## start

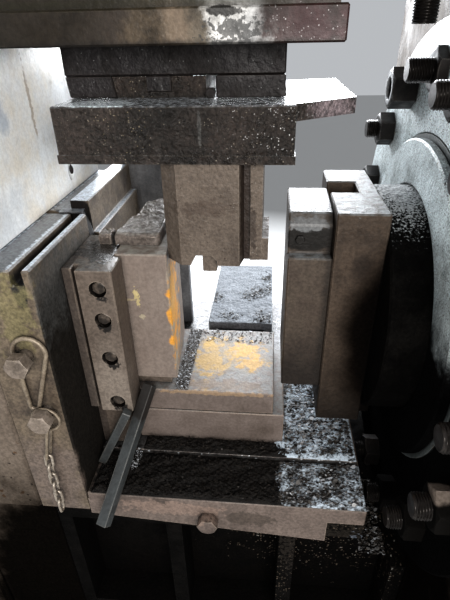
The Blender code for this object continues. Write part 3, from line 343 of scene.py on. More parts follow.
    def ramp(self, value: Socket, stops: tuple[tuple[float, Triple], ...], way: str = "LINEAR") -> Socket:
        """Colour that follows a value.

        Args:
            value: socket to read, from 0 to 1.
            stops: (value, colour) in rising order.
            way: how one colour runs into the next.

        Returns:
            The colour's socket.
        """
        node = self.node("ValToRGB", value)
        node.color_ramp.interpolation = way
        while len(node.color_ramp.elements) < len(stops):
            node.color_ramp.elements.new(1.0)
        for element, (place, colour) in zip(node.color_ramp.elements, stops):
            element.position = place
            element.color = (*colour, 1.0)
        return node.outputs["Color"]

    def tone(self) -> Socket:
        """Tone that each point of the mesh carries."""
        return self.node("Attribute", attribute_name="tone").outputs["Fac"]

    def surface(self, **settings: Socket | Triple | float) -> None:
        """Set the shader's inputs by their short names."""
        for name, value in settings.items():
            self.put(self.shader.inputs[SHADER_INPUTS[name]], value)

    def bump(self, height: Socket, distance: float) -> None:
        """Feed a height, in units of distance, to the shader's normal."""
        node = self.node("Bump")
        for name, setting in (("Strength", 1.0), ("Distance", distance), ("Height", height)):
            self.put(node.inputs[name], setting)
        self.put(self.shader.inputs["Normal"], node.outputs["Normal"])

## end

▸ Exercise description
All of the material above needs to be copied exactly.

▸ Exercise output
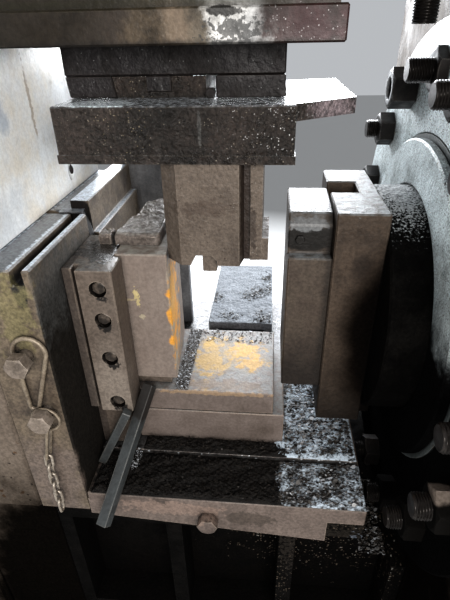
The Blender code for this object continues. Write part 3, from line 343 of scene.py on. More parts follow.
    def ramp(self, value: Socket, stops: tuple[tuple[float, Triple], ...], way: str = "LINEAR") -> Socket:
        """Colour that follows a value.

        Args:
            value: socket to read, from 0 to 1.
            stops: (value, colour) in rising order.
            way: how one colour runs into the next.

        Returns:
            The colour's socket.
        """
        node = self.node("ValToRGB", value)
        node.color_ramp.interpolation = way
        while len(node.color_ramp.elements) < len(stops):
            node.color_ramp.elements.new(1.0)
        for element, (place, colour) in zip(node.color_ramp.elements, stops):
            element.position = place
            element.color = (*colour, 1.0)
        return node.outputs["Color"]

    def tone(self) -> Socket:
        """Tone that each point of the mesh carries."""
        return self.node("Attribute", attribute_name="tone").outputs["Fac"]

    def surface(self, **settings: Socket | Triple | float) -> None:
        """Set the shader's inputs by their short names."""
        for name, value in settings.items():
            self.put(self.shader.inputs[SHADER_INPUTS[name]], value)

    def bump(self, height: Socket, distance: float) -> None:
        """Feed a height, in units of distance, to the shader's normal."""
        node = self.node("Bump")
        for name, setting in (("Strength", 1.0), ("Distance", distance), ("Height", height)):
            self.put(node.inputs[name], setting)
        self.put(self.shader.inputs["Normal"], node.outputs["Normal"])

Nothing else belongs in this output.